Perchée sur son mamelon au dessus de la Cure qui
paresse en contrebas, Vézelay est célèbre dans le
monde entier depuis le moyen-âge, depuis que les reliques de Marie-Madeleine,
la sœur de Lazare, reposent dans l’église fondée
par Girart de Roussillon. Les miracles qui s’y succèdent
obligent d’agrandir l’église carolingienne pour accueillir
les pèlerins qui viennent en masse sur la route du champ des étoiles,
Compostelle. En 1120, les flammes ravagent la nef et tuent plus de mille
personnes. Qu’à cela ne tienne. Saint Bernard y prêche
la deuxième croisade le 31 mars 1146 à côté du
chantier. Succès immédiat. Louis VII se croise et part
en orient avec sa jeune épouse, Aliénor d’Aquitaine.

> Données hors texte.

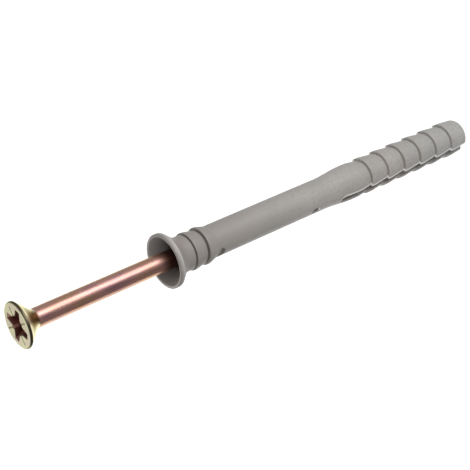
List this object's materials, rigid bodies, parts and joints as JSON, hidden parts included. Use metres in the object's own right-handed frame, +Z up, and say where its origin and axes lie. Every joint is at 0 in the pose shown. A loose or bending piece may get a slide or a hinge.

Cette deuxième croisade sera un échec cuisant. En 1190,
Philippe Auguste et Richard Cœur de Lion s’y rejoignent avant
de partir eux aussi vers l’orient.
A la fin du treizième
siècle, la polémique enfle entre Vézelay et la Sainte-Baume,
où la sainte repose également depuis le VIIème siècle… Le
pape Boniface VIII, tranche en faveur de la tradition la plus ancienne
: c’est le début de la lente fin du site. L’abbaye
est rasée à la Révolution, mais Prosper Mérimée
sauve l’église en confiant la restauration à Viollet-le-Duc.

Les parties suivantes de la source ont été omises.